GIVEN INSTRUCTION. Print all the data, keeping every line exactly as it is.

INPUT DATA.
-- -- --

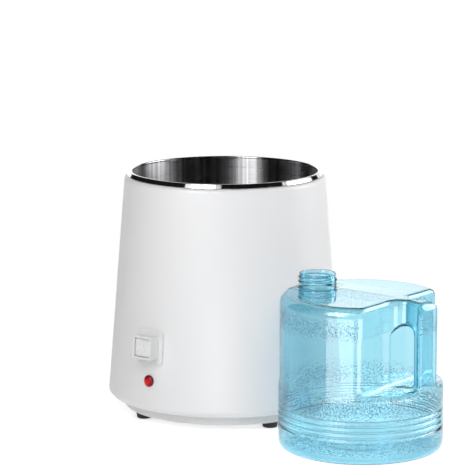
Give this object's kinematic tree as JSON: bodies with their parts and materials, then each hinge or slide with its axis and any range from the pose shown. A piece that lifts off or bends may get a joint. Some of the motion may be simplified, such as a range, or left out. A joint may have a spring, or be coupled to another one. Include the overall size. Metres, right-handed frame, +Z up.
{
  "type": "countertop water distiller",
  "caption": "Countertop water distiller base with an open stainless boiling chamber, push switch and lamp, beside its clear blue collecting jug with a handle and threaded neck.",
  "frame": {"origin": "on the table, under the middle of the pair's bounding box", "axes": "+Z up, +Y from the front of the base unit to its sockets at the back, +X to the right; the jug stands in front to the right"},
  "size_m": [0.3219, 0.3427, 0.238],
  "materials": {
    "white_painted_steel": "matt white powder coat",
    "white_moulded_plastic": "moulded white",
    "black_rubber": "matt black",
    "stainless_steel": "brushed inside, bright rim",
    "zinc_plated_steel": "zinc plated",
    "spring_steel": "plain spring steel",
    "element_sheath": "heat darkened sheath",
    "aluminium_plate": "rolled plate",
    "tinned_brass": "tinned",
    "glass_fibre_felt": "needled felt",
    "black_phenolic": "moulded phenolic",
    "black_nylon": "moulded nylon",
    "fuse_case": "drawn case",
    "red_acrylic": "glossy clear red",
    "clear_glass": "clear",
    "brown_wire": "silicone covered",
    "blue_wire": "silicone covered",
    "red_wire": "silicone covered",
    "green_wire": "silicone covered",
    "blue_clear_plastic": "clear light blue, glossy"
  },
  "bodies": {
    "base_unit": {"outer_housing": "white_painted_steel", "base_tray": "white_moulded_plastic", "rubber_feet": "black_rubber", "foot_screws": "zinc_plated_steel", "housing_screws": "zinc_plated_steel", "housing_nuts": "zinc_plated_steel", "boiling_chamber": "stainless_steel", "insulation_wrap": "glass_fibre_felt", "heater_plate": "aluminium_plate", "heater_clamp_ring": "zinc_plated_steel", "heating_element": "element_sheath", "element_terminals": "tinned_brass", "chamber_studs": "zinc_plated_steel", "stud_nuts": "zinc_plated_steel", "thermostat_spider": "spring_steel", "boil_dry_thermostat": "black_phenolic", "thermostat_terminals": "tinned_brass", "thermal_fuse": "fuse_case", "tie_rods": "zinc_plated_steel", "tie_rod_nuts": "zinc_plated_steel", "switch_housing": "white_moulded_plastic", "switch_body": "black_phenolic", "switch_spring": "spring_steel", "switch_terminals": "tinned_brass", "lamp_lens": "red_acrylic", "neon_bulb": "clear_glass", "lamp_nut": "black_nylon", "lamp_holder": "black_nylon", "socket_panel": "white_moulded_plastic", "power_inlet": "black_nylon", "fan_outlet": "black_nylon", "inlet_pins": "tinned_brass", "outlet_contacts": "tinned_brass", "socket_screws": "zinc_plated_steel", "live_wires": "brown_wire", "neutral_wires": "blue_wire", "lamp_wires": "red_wire", "earth_lugs": "tinned_brass", "earth_wires": "green_wire"},
    "push_button": {"switch_button": "white_moulded_plastic"},
    "jug": {"water_jug": "blue_clear_plastic"}
  },
  "joints": [
    {"name": "button_press", "type": "slide", "parent": "base_unit", "child": "push_button", "axis": [0.6205, 0.7801, -0.0799], "range_m": [0, 0.0025], "stiffness_N_per_m": 300, "springref_m": -0.002, "deforming": ["switch_spring"]},
    {"name": "jug_lift", "type": "slide", "parent": "base_unit", "child": "jug", "axis": [0, 0, 1], "range_m": [0, 0.3]}
  ]
}
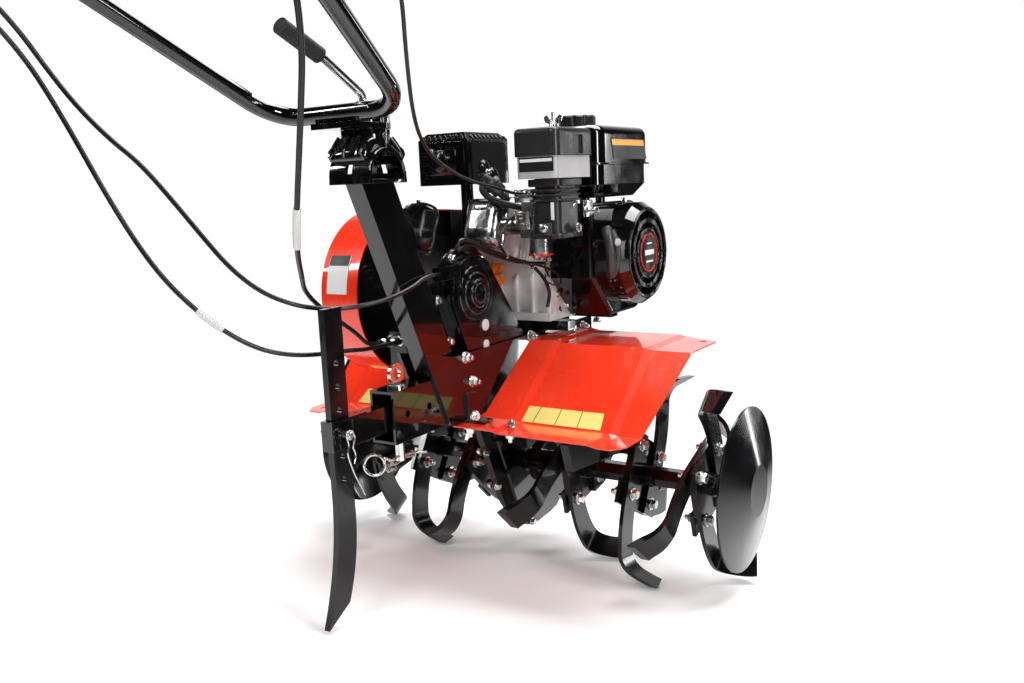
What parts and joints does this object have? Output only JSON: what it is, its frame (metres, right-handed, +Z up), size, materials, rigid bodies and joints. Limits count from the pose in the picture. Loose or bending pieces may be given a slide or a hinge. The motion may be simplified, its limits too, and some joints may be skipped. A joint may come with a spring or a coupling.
{
  "type": "walk-behind rotary tiller",
  "caption": "Walk-behind petrol rotary tiller: tined rotor with end discs, chain case, belt drive, engine, fenders, drag stake, tilting and swivelling handlebar.",
  "frame": {"origin": "centre of the bounding box on the floor, machine standing on its tines and drag stake", "axes": "+Z up, +Y forward (away from the operator), +X to the operator's right"},
  "size_m": [0.846, 1.4982, 0.9772],
  "materials": {
    "belt_rubber": "matte",
    "black_plastic": "matte",
    "black_tube": "gloss",
    "bright_steel": "polished",
    "cable_sheath": "satin",
    "cast_aluminium": "satin",
    "cast_iron_grey": "satin",
    "gloss_black": "gloss",
    "gloss_plastic": "gloss",
    "grip_rubber": "matte",
    "red_paint": "gloss",
    "tine_black": "satin",
    "zinc_steel": "satin"
  },
  "bodies": {
    "chassis": {"chain_case_right": "gloss_black", "chain_case_left": "gloss_black", "input_shaft": "bright_steel", "side_plate_right": "gloss_black", "side_plate_left": "gloss_black", "engine_rail_rear": "gloss_black", "engine_rail_front": "gloss_black", "hitch_box": "gloss_black", "hitch_pin": "zinc_steel", "drawbar": "gloss_black", "column": "gloss_black", "saddle": "gloss_black", "cable_left_1": "cable_sheath", "cable_left_2": "cable_sheath", "cable_right": "cable_sheath", "cable_throttle": "cable_sheath", "cable_bracket": "zinc_steel", "belt_cover": "red_paint", "belt_back_plate": "gloss_black", "pulley_driven": "cast_iron_grey", "pulley_engine": "cast_iron_grey", "drive_belt": "belt_rubber", "crankshaft": "bright_steel", "crankcase": "cast_aluminium", "cylinder": "cast_aluminium", "valve_cover": "cast_aluminium", "fan_housing": "gloss_plastic", "recoil_starter": "gloss_plastic", "starter_grip": "black_plastic", "fuel_tank": "gloss_black", "fuel_cap": "black_plastic", "air_cleaner_cover": "black_plastic", "air_cleaner_base": "black_plastic", "intake_elbow": "black_plastic", "carburettor": "cast_aluminium", "muffler_guard": "gloss_black", "muffler": "gloss_black", "exhaust_pipe": "cast_aluminium", "fender_right": "red_paint", "fender_left": "red_paint", "fender_brackets": "gloss_black"},
    "rotor": {"rotor_shaft": "tine_black", "disc_right": "tine_black", "disc_left": "tine_black", "tine_set_right_1": "tine_black", "tine_set_left_1": "tine_black", "tine_set_right_2": "tine_black", "tine_set_left_2": "tine_black", "tine_set_right_3": "tine_black", "tine_set_left_3": "tine_black"},
    "stake": {"drag_stake": "tine_black"},
    "head": {"head_block": "gloss_black"},
    "handlebar": {"swivel_plate": "gloss_black", "handlebar": "black_tube", "grip_right": "grip_rubber", "grip_left": "grip_rubber", "lock_lever": "zinc_steel", "lock_grip": "grip_rubber", "hand_levers": "black_tube", "lever_clamps": "gloss_black"}
  },
  "joints": [
    {"name": "rotor_spin", "type": "hinge", "parent": "chassis", "child": "rotor", "pos_m": [0, 0.55712, 0.17696], "axis": [1, 0, 0], "continuous": true},
    {"name": "stake_slide", "type": "slide", "parent": "chassis", "child": "stake", "axis": [0, -0.1456, 0.9893], "range_m": [-0.0975, 0.065]},
    {"name": "head_tilt", "type": "hinge", "parent": "chassis", "child": "head", "pos_m": [0, 0.07889, 0.63116], "axis": [1, 0, 0], "range_deg": [-14, 14], "deforming": ["cable_left_1", "cable_left_2", "cable_right", "cable_throttle"]},
    {"name": "handlebar_swivel", "type": "hinge", "parent": "head", "child": "handlebar", "pos_m": [0, 0.06957, 0.69448], "axis": [0, -0.1456, 0.9893], "range_deg": [-45, 45], "deforming": ["cable_left_1", "cable_left_2", "cable_right", "cable_throttle"]}
  ]
}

-- -- --

FULL RESPONSE.
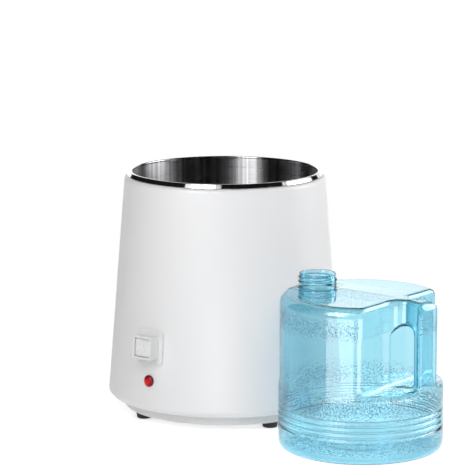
Give this object's kinematic tree as JSON: bodies with their parts and materials, then each hinge or slide with its axis and any range from the pose shown. A piece that lifts off or bends may get a joint. Some of the motion may be simplified, such as a range, or left out. A joint may have a spring, or be coupled to another one. Include the overall size. Metres, right-handed frame, +Z up.
{
  "type": "countertop water distiller",
  "caption": "Countertop water distiller base with an open stainless boiling chamber, push switch and lamp, beside its clear blue collecting jug with a handle and threaded neck.",
  "frame": {"origin": "on the table, under the middle of the pair's bounding box", "axes": "+Z up, +Y from the front of the base unit to its sockets at the back, +X to the right; the jug stands in front to the right"},
  "size_m": [0.3219, 0.3427, 0.238],
  "materials": {
    "white_painted_steel": "matt white powder coat",
    "white_moulded_plastic": "moulded white",
    "black_rubber": "matt black",
    "stainless_steel": "brushed inside, bright rim",
    "zinc_plated_steel": "zinc plated",
    "spring_steel": "plain spring steel",
    "element_sheath": "heat darkened sheath",
    "aluminium_plate": "rolled plate",
    "tinned_brass": "tinned",
    "glass_fibre_felt": "needled felt",
    "black_phenolic": "moulded phenolic",
    "black_nylon": "moulded nylon",
    "fuse_case": "drawn case",
    "red_acrylic": "glossy clear red",
    "clear_glass": "clear",
    "brown_wire": "silicone covered",
    "blue_wire": "silicone covered",
    "red_wire": "silicone covered",
    "green_wire": "silicone covered",
    "blue_clear_plastic": "clear light blue, glossy"
  },
  "bodies": {
    "base_unit": {"outer_housing": "white_painted_steel", "base_tray": "white_moulded_plastic", "rubber_feet": "black_rubber", "foot_screws": "zinc_plated_steel", "housing_screws": "zinc_plated_steel", "housing_nuts": "zinc_plated_steel", "boiling_chamber": "stainless_steel", "insulation_wrap": "glass_fibre_felt", "heater_plate": "aluminium_plate", "heater_clamp_ring": "zinc_plated_steel", "heating_element": "element_sheath", "element_terminals": "tinned_brass", "chamber_studs": "zinc_plated_steel", "stud_nuts": "zinc_plated_steel", "thermostat_spider": "spring_steel", "boil_dry_thermostat": "black_phenolic", "thermostat_terminals": "tinned_brass", "thermal_fuse": "fuse_case", "tie_rods": "zinc_plated_steel", "tie_rod_nuts": "zinc_plated_steel", "switch_housing": "white_moulded_plastic", "switch_body": "black_phenolic", "switch_spring": "spring_steel", "switch_terminals": "tinned_brass", "lamp_lens": "red_acrylic", "neon_bulb": "clear_glass", "lamp_nut": "black_nylon", "lamp_holder": "black_nylon", "socket_panel": "white_moulded_plastic", "power_inlet": "black_nylon", "fan_outlet": "black_nylon", "inlet_pins": "tinned_brass", "outlet_contacts": "tinned_brass", "socket_screws": "zinc_plated_steel", "live_wires": "brown_wire", "neutral_wires": "blue_wire", "lamp_wires": "red_wire", "earth_lugs": "tinned_brass", "earth_wires": "green_wire"},
    "push_button": {"switch_button": "white_moulded_plastic"},
    "jug": {"water_jug": "blue_clear_plastic"}
  },
  "joints": [
    {"name": "button_press", "type": "slide", "parent": "base_unit", "child": "push_button", "axis": [0.6205, 0.7801, -0.0799], "range_m": [0, 0.0025], "stiffness_N_per_m": 300, "springref_m": -0.002, "deforming": ["switch_spring"]},
    {"name": "jug_lift", "type": "slide", "parent": "base_unit", "child": "jug", "axis": [0, 0, 1], "range_m": [0, 0.3]}
  ]
}
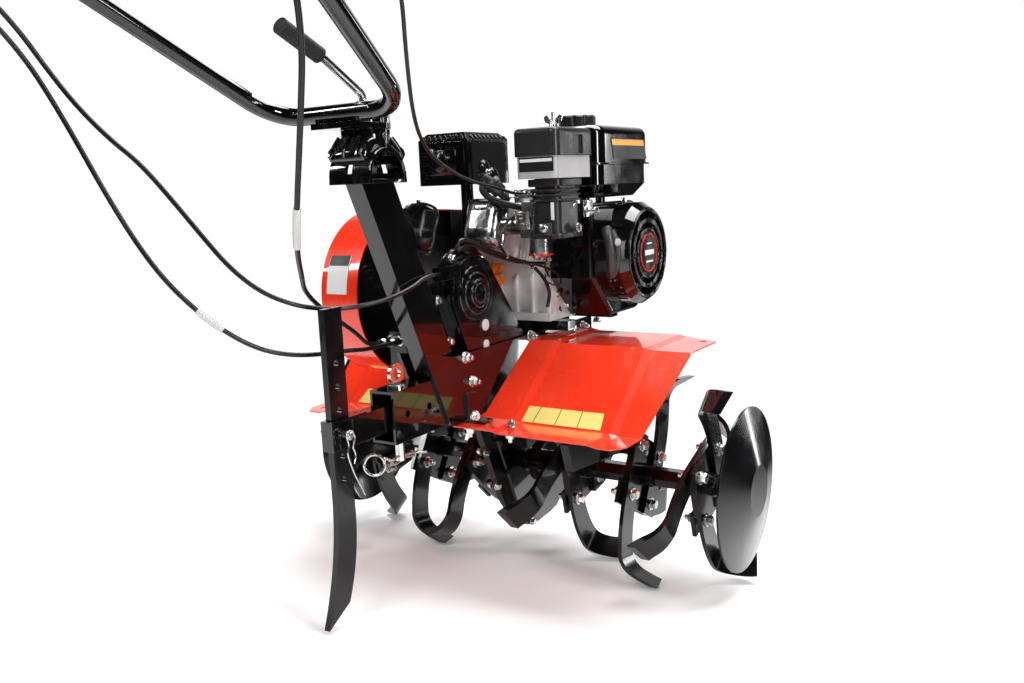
What parts and joints does this object have? Output only JSON: what it is, its frame (metres, right-handed, +Z up), size, materials, rigid bodies and joints. Limits count from the pose in the picture. Loose or bending pieces may be given a slide or a hinge. The motion may be simplified, its limits too, and some joints may be skipped. A joint may come with a spring or a coupling.
{
  "type": "walk-behind rotary tiller",
  "caption": "Walk-behind petrol rotary tiller: tined rotor with end discs, chain case, belt drive, engine, fenders, drag stake, tilting and swivelling handlebar.",
  "frame": {"origin": "centre of the bounding box on the floor, machine standing on its tines and drag stake", "axes": "+Z up, +Y forward (away from the operator), +X to the operator's right"},
  "size_m": [0.846, 1.4982, 0.9772],
  "materials": {
    "belt_rubber": "matte",
    "black_plastic": "matte",
    "black_tube": "gloss",
    "bright_steel": "polished",
    "cable_sheath": "satin",
    "cast_aluminium": "satin",
    "cast_iron_grey": "satin",
    "gloss_black": "gloss",
    "gloss_plastic": "gloss",
    "grip_rubber": "matte",
    "red_paint": "gloss",
    "tine_black": "satin",
    "zinc_steel": "satin"
  },
  "bodies": {
    "chassis": {"chain_case_right": "gloss_black", "chain_case_left": "gloss_black", "input_shaft": "bright_steel", "side_plate_right": "gloss_black", "side_plate_left": "gloss_black", "engine_rail_rear": "gloss_black", "engine_rail_front": "gloss_black", "hitch_box": "gloss_black", "hitch_pin": "zinc_steel", "drawbar": "gloss_black", "column": "gloss_black", "saddle": "gloss_black", "cable_left_1": "cable_sheath", "cable_left_2": "cable_sheath", "cable_right": "cable_sheath", "cable_throttle": "cable_sheath", "cable_bracket": "zinc_steel", "belt_cover": "red_paint", "belt_back_plate": "gloss_black", "pulley_driven": "cast_iron_grey", "pulley_engine": "cast_iron_grey", "drive_belt": "belt_rubber", "crankshaft": "bright_steel", "crankcase": "cast_aluminium", "cylinder": "cast_aluminium", "valve_cover": "cast_aluminium", "fan_housing": "gloss_plastic", "recoil_starter": "gloss_plastic", "starter_grip": "black_plastic", "fuel_tank": "gloss_black", "fuel_cap": "black_plastic", "air_cleaner_cover": "black_plastic", "air_cleaner_base": "black_plastic", "intake_elbow": "black_plastic", "carburettor": "cast_aluminium", "muffler_guard": "gloss_black", "muffler": "gloss_black", "exhaust_pipe": "cast_aluminium", "fender_right": "red_paint", "fender_left": "red_paint", "fender_brackets": "gloss_black"},
    "rotor": {"rotor_shaft": "tine_black", "disc_right": "tine_black", "disc_left": "tine_black", "tine_set_right_1": "tine_black", "tine_set_left_1": "tine_black", "tine_set_right_2": "tine_black", "tine_set_left_2": "tine_black", "tine_set_right_3": "tine_black", "tine_set_left_3": "tine_black"},
    "stake": {"drag_stake": "tine_black"},
    "head": {"head_block": "gloss_black"},
    "handlebar": {"swivel_plate": "gloss_black", "handlebar": "black_tube", "grip_right": "grip_rubber", "grip_left": "grip_rubber", "lock_lever": "zinc_steel", "lock_grip": "grip_rubber", "hand_levers": "black_tube", "lever_clamps": "gloss_black"}
  },
  "joints": [
    {"name": "rotor_spin", "type": "hinge", "parent": "chassis", "child": "rotor", "pos_m": [0, 0.55712, 0.17696], "axis": [1, 0, 0], "continuous": true},
    {"name": "stake_slide", "type": "slide", "parent": "chassis", "child": "stake", "axis": [0, -0.1456, 0.9893], "range_m": [-0.0975, 0.065]},
    {"name": "head_tilt", "type": "hinge", "parent": "chassis", "child": "head", "pos_m": [0, 0.07889, 0.63116], "axis": [1, 0, 0], "range_deg": [-14, 14], "deforming": ["cable_left_1", "cable_left_2", "cable_right", "cable_throttle"]},
    {"name": "handlebar_swivel", "type": "hinge", "parent": "head", "child": "handlebar", "pos_m": [0, 0.06957, 0.69448], "axis": [0, -0.1456, 0.9893], "range_deg": [-45, 45], "deforming": ["cable_left_1", "cable_left_2", "cable_right", "cable_throttle"]}
  ]
}